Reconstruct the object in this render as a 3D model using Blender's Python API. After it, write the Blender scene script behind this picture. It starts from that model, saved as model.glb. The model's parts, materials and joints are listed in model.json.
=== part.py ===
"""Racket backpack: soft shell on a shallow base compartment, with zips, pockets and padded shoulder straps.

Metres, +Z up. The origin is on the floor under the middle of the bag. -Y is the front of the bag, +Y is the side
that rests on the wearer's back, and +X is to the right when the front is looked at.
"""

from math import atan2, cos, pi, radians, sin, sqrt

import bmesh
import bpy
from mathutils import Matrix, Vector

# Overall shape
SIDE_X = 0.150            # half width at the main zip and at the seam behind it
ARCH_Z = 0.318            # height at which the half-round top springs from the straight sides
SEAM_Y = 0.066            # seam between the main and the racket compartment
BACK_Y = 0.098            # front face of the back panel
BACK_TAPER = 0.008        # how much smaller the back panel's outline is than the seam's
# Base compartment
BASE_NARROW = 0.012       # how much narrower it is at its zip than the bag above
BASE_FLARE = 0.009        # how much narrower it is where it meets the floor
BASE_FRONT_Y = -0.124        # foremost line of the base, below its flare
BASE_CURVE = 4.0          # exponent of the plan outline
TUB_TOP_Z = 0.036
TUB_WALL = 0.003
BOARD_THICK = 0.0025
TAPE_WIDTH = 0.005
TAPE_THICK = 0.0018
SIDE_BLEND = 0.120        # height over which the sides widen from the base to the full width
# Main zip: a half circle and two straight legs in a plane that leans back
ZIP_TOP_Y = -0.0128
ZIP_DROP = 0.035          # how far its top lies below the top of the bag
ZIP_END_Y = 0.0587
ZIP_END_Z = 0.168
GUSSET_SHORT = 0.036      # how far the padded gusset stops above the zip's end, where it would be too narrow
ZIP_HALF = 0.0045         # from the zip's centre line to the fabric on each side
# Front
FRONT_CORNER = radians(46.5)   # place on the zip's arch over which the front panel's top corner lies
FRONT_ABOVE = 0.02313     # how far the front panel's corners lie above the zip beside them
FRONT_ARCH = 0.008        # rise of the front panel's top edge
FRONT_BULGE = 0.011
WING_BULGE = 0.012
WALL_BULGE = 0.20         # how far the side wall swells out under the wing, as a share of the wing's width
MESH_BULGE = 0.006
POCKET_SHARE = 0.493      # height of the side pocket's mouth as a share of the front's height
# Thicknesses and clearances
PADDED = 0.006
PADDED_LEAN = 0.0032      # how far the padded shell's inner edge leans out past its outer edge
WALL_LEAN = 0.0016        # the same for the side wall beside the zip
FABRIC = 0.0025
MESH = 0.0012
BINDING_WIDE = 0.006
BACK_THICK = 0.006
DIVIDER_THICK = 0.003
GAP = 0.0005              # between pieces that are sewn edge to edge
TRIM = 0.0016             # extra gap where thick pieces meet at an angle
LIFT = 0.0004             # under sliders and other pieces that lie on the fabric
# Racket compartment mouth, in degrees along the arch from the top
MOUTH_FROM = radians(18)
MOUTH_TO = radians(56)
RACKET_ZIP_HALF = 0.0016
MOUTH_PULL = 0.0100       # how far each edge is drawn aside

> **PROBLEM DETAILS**
Write the whole listing out again. Keep every line exactly as it is.

> **SOLUTION**
Reconstruct the object in this render as a 3D model using Blender's Python API. After it, write the Blender scene script behind this picture. It starts from that model, saved as model.glb. The model's parts, materials and joints are listed in model.json.
=== part.py ===
"""Racket backpack: soft shell on a shallow base compartment, with zips, pockets and padded shoulder straps.

Metres, +Z up. The origin is on the floor under the middle of the bag. -Y is the front of the bag, +Y is the side
that rests on the wearer's back, and +X is to the right when the front is looked at.
"""

from math import atan2, cos, pi, radians, sin, sqrt

import bmesh
import bpy
from mathutils import Matrix, Vector

# Overall shape
SIDE_X = 0.150            # half width at the main zip and at the seam behind it
ARCH_Z = 0.318            # height at which the half-round top springs from the straight sides
SEAM_Y = 0.066            # seam between the main and the racket compartment
BACK_Y = 0.098            # front face of the back panel
BACK_TAPER = 0.008        # how much smaller the back panel's outline is than the seam's
# Base compartment
BASE_NARROW = 0.012       # how much narrower it is at its zip than the bag above
BASE_FLARE = 0.009        # how much narrower it is where it meets the floor
BASE_FRONT_Y = -0.124        # foremost line of the base, below its flare
BASE_CURVE = 4.0          # exponent of the plan outline
TUB_TOP_Z = 0.036
TUB_WALL = 0.003
BOARD_THICK = 0.0025
TAPE_WIDTH = 0.005
TAPE_THICK = 0.0018
SIDE_BLEND = 0.120        # height over which the sides widen from the base to the full width
# Main zip: a half circle and two straight legs in a plane that leans back
ZIP_TOP_Y = -0.0128
ZIP_DROP = 0.035          # how far its top lies below the top of the bag
ZIP_END_Y = 0.0587
ZIP_END_Z = 0.168
GUSSET_SHORT = 0.036      # how far the padded gusset stops above the zip's end, where it would be too narrow
ZIP_HALF = 0.0045         # from the zip's centre line to the fabric on each side
# Front
FRONT_CORNER = radians(46.5)   # place on the zip's arch over which the front panel's top corner lies
FRONT_ABOVE = 0.02313     # how far the front panel's corners lie above the zip beside them
FRONT_ARCH = 0.008        # rise of the front panel's top edge
FRONT_BULGE = 0.011
WING_BULGE = 0.012
WALL_BULGE = 0.20         # how far the side wall swells out under the wing, as a share of the wing's width
MESH_BULGE = 0.006
POCKET_SHARE = 0.493      # height of the side pocket's mouth as a share of the front's height
# Thicknesses and clearances
PADDED = 0.006
PADDED_LEAN = 0.0032      # how far the padded shell's inner edge leans out past its outer edge
WALL_LEAN = 0.0016        # the same for the side wall beside the zip
FABRIC = 0.0025
MESH = 0.0012
BINDING_WIDE = 0.006
BACK_THICK = 0.006
DIVIDER_THICK = 0.003
GAP = 0.0005              # between pieces that are sewn edge to edge
TRIM = 0.0016             # extra gap where thick pieces meet at an angle
LIFT = 0.0004             # under sliders and other pieces that lie on the fabric
# Racket compartment mouth, in degrees along the arch from the top
MOUTH_FROM = radians(18)
MOUTH_TO = radians(56)
RACKET_ZIP_HALF = 0.0016
MOUTH_PULL = 0.0100       # how far each edge is drawn aside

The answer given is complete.